Brent Oct’25 up to $67.86/bbl. China futures jump on US sanctions; Saudi may cut Oct OSPs; Druzhba resumes. Spreads at $0.61, $1.89.

The Oct’25 Brent Futures contract fell to $67.47/bbl at 09:47 BST before rallying up to $67.75/bbl at 10:09 BST. Prices then jumped up to $67.86/bbl at 10:10 BST (time of writing). In the news, Volatility surged in China’s crude and fuel oil futures this week after the US sanctioned two Chinese oil terminals, Yangshan Shengang in Zhejiang and Qingdao Dongjiakou in Shandong, for handling Iranian oil. Traders fear the sanctions could block physical deliveries for Shanghai Futures Exchange (SHFE) contracts. The uncertainty has driven up bunker fuel premiums at Shanghai and Zhoushan to nearly $30/mton over Singapore quotes.

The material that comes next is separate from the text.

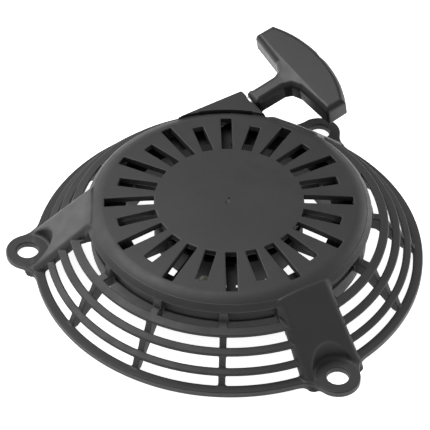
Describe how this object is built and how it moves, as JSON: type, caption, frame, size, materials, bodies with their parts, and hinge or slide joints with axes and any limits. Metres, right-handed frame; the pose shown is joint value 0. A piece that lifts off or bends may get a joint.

In other news, Saudi Arabia may lower October crude prices for Asia as ample supply and weaker demand weigh on the market, according to Reuters sources. Arab Light’s official selling price (OSP) is expected to fall by 40–70 cents from September. Other grades (Arab Extra Light, Medium, and Heavy) could see similar drops of 40-60 cents. The move follows a 55-cent drop in cash Dubai premiums this month and comes after Aramco raised prices for August and September amid strong medium-sour structure and high summer demand. But those hikes dampened buying interest, prompting buyers in China and other Asian countries to switch to discounted Russian and US crude. A meaningful price cut is seen as necessary to revive demand, especially as OPEC+ increases output to recapture market share. Russian crude oil flows to Hungary and Slovakia via the Druzhba pipeline have resumed after a week-long outage caused by a Ukrainian strike on Russia’s Unecha pumping station. Both countries had managed the disruption using reserves. Slovakia’s economy minister confirmed the restart on Facebook and Hungarian oil company MOL also confirmed crude deliveries had resumed, though at reduced volumes. Finally, the front-month Oct/Nov spread is at $0.61/bbl and the 6-month Oct/Apr’26 spread is at $1.89/bbl.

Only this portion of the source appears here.